Monday, September 12, 2011


Relaxing on a sunny field in Wisconsin, I eagerly drank the cup of water in my hand trying to relax my muscles from the first part of the marching band rehearsals that morning. Along with the rest of the Northwestern University Marching Band, I was at George Williams College preparing for the football season. As a sophomore in the band, I was beginning to get into the groove of what marching band was about and knew what to expect: a day a drilling, rehearsing, and some random silliness to help the group bond.

It was just another day at band camp.

For some reason the radio of the equipment truck the band rented was on and it was through that radio that we found out the about the attacks on 9/11.

I don’t remember listening to the radio, or what facts about the attacks I found out then. It blurs with the knowledge that I know now. But I do remember at some point someone turning off the radio and all of us sitting in silence.

Something felt wrong.

It was like there was imbalance in the universe and I could feel that there was a shift in the world. I had never felt something like this before and I didn’t really know what to do or think.

One of the band directors broke the silence and said a couple things. I don’t remember what she said, but it seemed to make things feel a little better. After a couple more minutes, we got up and starting drilling marching band steps.

While it may have seemed insensitive for us to just go about our day, I do believe as my mom told me later that the best way to truly honor this day is to continue to live our lives to the best of our ability and not let fear paralyze us.

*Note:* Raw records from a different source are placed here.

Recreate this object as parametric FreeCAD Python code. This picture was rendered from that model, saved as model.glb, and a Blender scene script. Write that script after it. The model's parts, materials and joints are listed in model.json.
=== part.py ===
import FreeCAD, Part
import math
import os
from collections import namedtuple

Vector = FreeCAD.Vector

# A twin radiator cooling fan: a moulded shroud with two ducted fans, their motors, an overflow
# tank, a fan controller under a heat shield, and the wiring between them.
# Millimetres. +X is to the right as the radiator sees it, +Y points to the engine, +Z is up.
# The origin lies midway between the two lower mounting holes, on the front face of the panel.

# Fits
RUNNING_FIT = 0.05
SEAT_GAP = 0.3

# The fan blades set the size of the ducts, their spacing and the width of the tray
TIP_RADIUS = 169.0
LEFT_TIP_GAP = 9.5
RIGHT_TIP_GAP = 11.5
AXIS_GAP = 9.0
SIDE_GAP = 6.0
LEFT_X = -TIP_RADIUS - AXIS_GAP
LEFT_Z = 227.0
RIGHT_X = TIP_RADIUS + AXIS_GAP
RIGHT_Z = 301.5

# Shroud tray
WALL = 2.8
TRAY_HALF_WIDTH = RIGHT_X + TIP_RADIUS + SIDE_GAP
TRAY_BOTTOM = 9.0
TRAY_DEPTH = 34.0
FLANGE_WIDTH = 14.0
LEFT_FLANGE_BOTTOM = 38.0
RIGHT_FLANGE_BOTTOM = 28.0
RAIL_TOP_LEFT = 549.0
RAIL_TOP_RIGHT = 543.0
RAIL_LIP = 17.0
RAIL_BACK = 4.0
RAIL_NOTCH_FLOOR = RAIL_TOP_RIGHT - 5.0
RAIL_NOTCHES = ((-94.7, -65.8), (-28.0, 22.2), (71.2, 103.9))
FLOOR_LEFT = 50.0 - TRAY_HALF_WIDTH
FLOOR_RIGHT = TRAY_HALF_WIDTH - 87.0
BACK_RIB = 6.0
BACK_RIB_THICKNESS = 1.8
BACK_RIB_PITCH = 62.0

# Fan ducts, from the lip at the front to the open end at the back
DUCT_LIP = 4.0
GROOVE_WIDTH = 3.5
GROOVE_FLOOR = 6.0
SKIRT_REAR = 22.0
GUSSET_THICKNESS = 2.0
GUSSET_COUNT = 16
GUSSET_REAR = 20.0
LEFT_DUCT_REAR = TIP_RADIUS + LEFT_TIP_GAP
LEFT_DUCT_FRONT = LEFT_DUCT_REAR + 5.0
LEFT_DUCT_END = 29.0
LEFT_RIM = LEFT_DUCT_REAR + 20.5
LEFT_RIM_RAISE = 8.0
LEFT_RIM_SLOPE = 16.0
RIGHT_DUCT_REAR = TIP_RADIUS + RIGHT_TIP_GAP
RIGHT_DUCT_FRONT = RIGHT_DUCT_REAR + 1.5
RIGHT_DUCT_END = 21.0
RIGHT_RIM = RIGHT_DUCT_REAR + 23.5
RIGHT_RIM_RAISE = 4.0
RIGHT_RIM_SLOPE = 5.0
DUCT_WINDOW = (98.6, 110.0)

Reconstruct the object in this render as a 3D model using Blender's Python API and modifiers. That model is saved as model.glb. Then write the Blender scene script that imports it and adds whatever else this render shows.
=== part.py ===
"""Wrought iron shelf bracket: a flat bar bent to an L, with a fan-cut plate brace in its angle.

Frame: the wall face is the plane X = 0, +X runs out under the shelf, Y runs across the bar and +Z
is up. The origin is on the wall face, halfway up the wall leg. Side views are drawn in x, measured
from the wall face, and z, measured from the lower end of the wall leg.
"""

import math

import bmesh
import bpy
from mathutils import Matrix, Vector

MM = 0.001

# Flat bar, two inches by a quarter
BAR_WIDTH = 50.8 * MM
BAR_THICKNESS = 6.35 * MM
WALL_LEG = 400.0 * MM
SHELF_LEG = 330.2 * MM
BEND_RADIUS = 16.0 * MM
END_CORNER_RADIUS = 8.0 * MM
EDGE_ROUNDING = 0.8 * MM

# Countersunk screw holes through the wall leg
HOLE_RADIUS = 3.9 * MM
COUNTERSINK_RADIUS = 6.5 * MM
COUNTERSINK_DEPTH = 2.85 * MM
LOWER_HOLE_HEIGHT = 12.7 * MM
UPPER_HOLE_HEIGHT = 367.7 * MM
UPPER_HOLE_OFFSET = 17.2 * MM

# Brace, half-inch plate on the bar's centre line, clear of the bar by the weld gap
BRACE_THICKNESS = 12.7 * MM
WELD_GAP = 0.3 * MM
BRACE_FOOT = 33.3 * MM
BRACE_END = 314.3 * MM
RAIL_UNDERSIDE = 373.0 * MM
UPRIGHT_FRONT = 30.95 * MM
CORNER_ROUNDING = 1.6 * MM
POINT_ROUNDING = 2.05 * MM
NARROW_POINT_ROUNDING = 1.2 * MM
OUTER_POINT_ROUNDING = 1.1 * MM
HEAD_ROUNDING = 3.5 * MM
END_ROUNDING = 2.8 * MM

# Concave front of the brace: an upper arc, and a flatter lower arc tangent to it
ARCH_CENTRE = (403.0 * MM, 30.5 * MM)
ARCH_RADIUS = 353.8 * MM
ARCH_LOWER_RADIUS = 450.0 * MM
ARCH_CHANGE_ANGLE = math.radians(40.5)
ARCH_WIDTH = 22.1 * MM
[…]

After lunch we rehearsed the “Star-Spangled Banner.” I had played this song all through high school at football games and never really gave much thought to it. That day was different. As we rehearsed it, there was a sense of duty and respect that I felt to that song that has never left me since. The performance of this song is not just another routine, it’s a representation of the history and spirit of what it means to be American.

I don’t remember the speech that our director gave us that instilled that feeling into that song for me.

I fear that my recollection of that day ten years later doesn’t really have anything to add to the remembrance of that day. So many facts have left me memory and any broad statements of how this day changed America don’t seem all that meaningful to me. The only thing that seems to hold any significance to me is the feeling of sitting on that marching band field.

When I think about that day, I still feel tears welling up, so I don’t let myself sink all the way into that memory for fear I’ll fall apart. I didn’t see the pictures until four or five days after the attack and honestly, I have yet to see the video of the second plane hitting. It almost seems too much to handle.

I worry about what I’m going to tell my kids about this day because while I understand America’s historical relationship with Osama Bin Laden and some the reasons that this day happened, I don’t get it and like the question of why people are born into certain situations, this is something I can’t comprehend. But I think that’s ok and I believe it’s in admitting this that we understand the difficulty of that day.

As younger generations are born who have not lived through this event and for those who did but are too young to remember it’s important that we try to figure out what this day meant. 9/11 for me was a moment of connection to humanity in a beautiful place, surrounded by a community of people that I love.

Think about what this day was for you and pass that on.

That is what future generations will gleam meaning from more than a news report or an article in a history book. The specific facts of that day continue to diminish in my brain but the feelings are just as strong in my heart.

True memory does not lie in facts but within the emotions of the heart.  It is there that we find the connections that link us together as one and in this time of remembrance unites us.